Los indultos resolvieron el trauma más delicado, la privación de libertad de los cabecillas de la insurrección, sancionados por el Supremo con arreglo a la legalidad vigente. La derecha siempre se negó a las medidas de gracia, pero el tiempo ha dado la razón a los promotores progresistas de la iniciativa: en Cataluña se ha apagado gran parte de la tensión y se ha recuperado la convivencia. La amnistía deberá terminar de cerrar la crisis y nos permitirá, al menos en teoría, recuperar la normalidad.

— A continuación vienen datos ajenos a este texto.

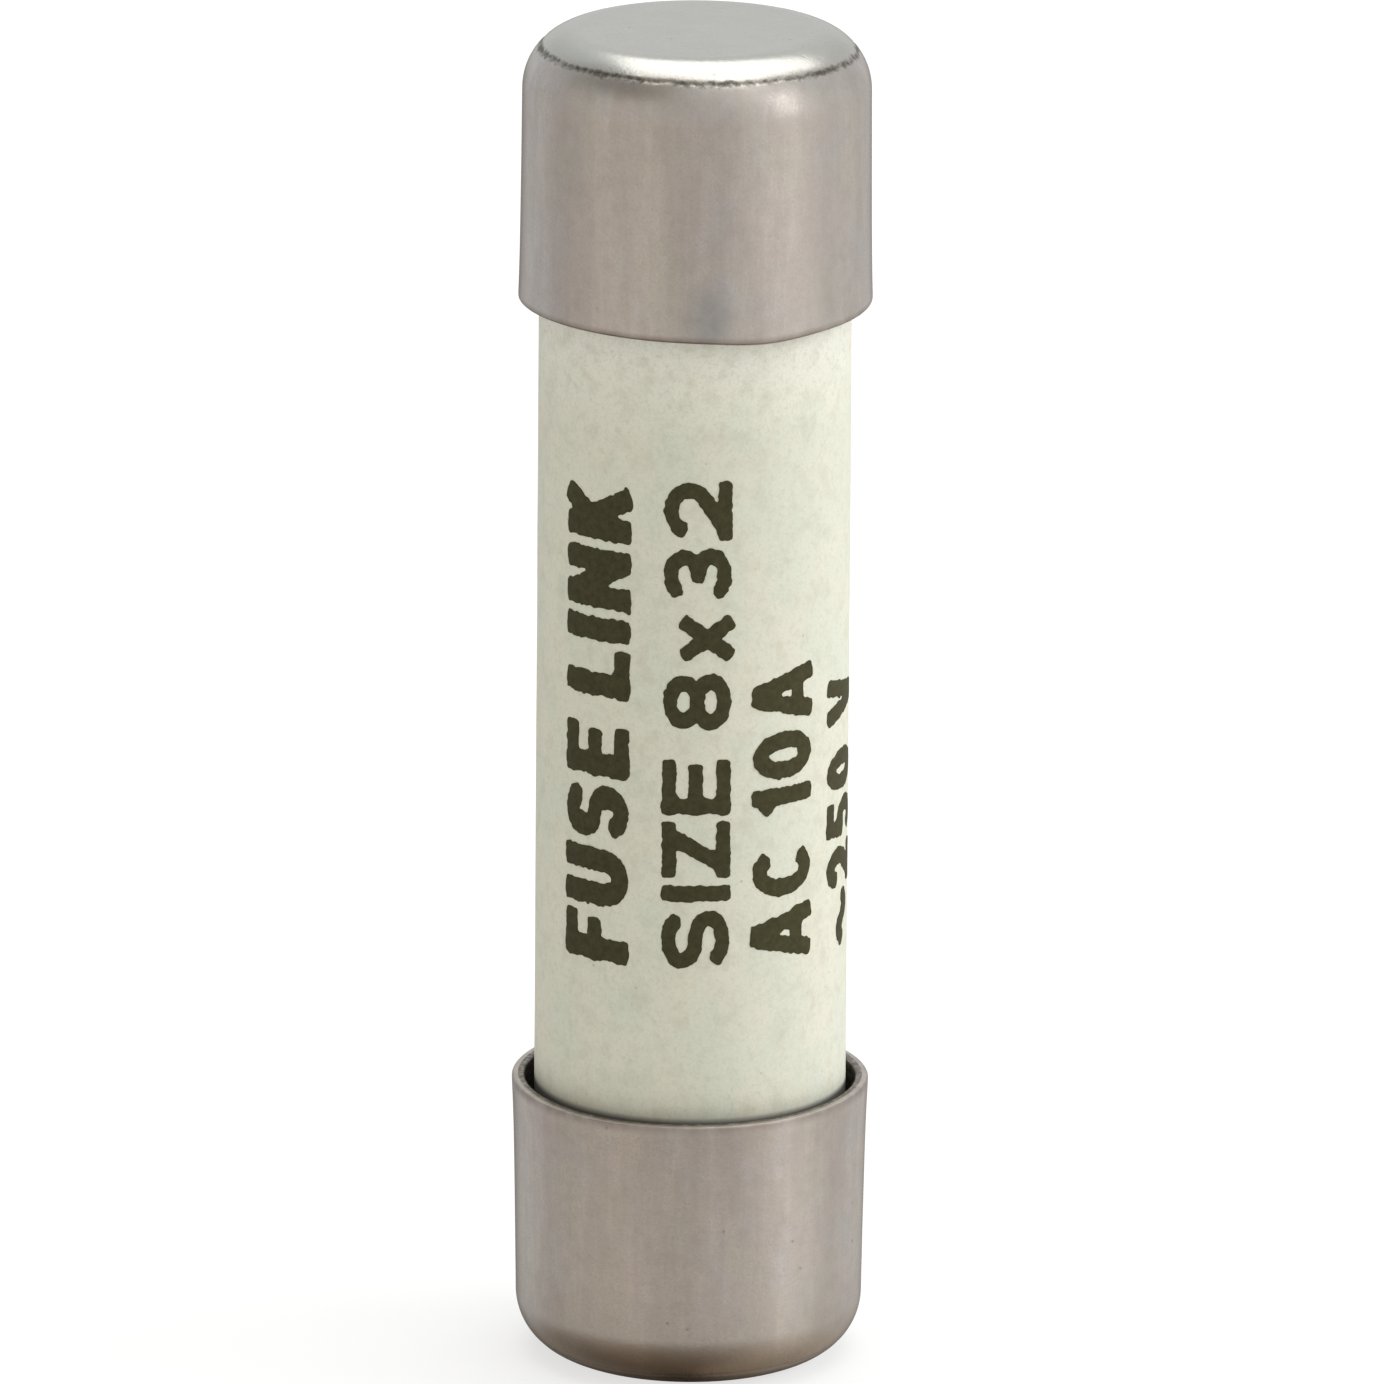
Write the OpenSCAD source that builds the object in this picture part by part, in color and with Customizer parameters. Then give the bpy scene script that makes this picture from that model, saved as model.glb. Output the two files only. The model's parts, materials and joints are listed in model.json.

Siempre, claro está, que todos aceptemos la legalidad democrática, que incluye internamente los procedimientos para reformarla. Ni nuestra Constitución ni ninguna de las de los países democráticos reconoce el derecho de autodeterminación de una fracción del Estado con relación al resto. Los canadienses, que tuvieron un problema parecido en Québec, lo han explicado con lúcida claridad. No puede haber ruptura unilateral y cualquier reforma territorial requiere la negociación y el pacto entre todas las partes concernidas. Nuestro Estado es el que es, y solo un gran acuerdo entre todos sus elementos podría modificar su estructura. Insistir en la solución unilateral es desdeñar la democracia misma. Y quede claro que si una vez se ha reparado el daño por vías extraordinarias, no sería posible repetir el proceso. Una vez y no más. Y que cada cual saque las debidas conclusiones.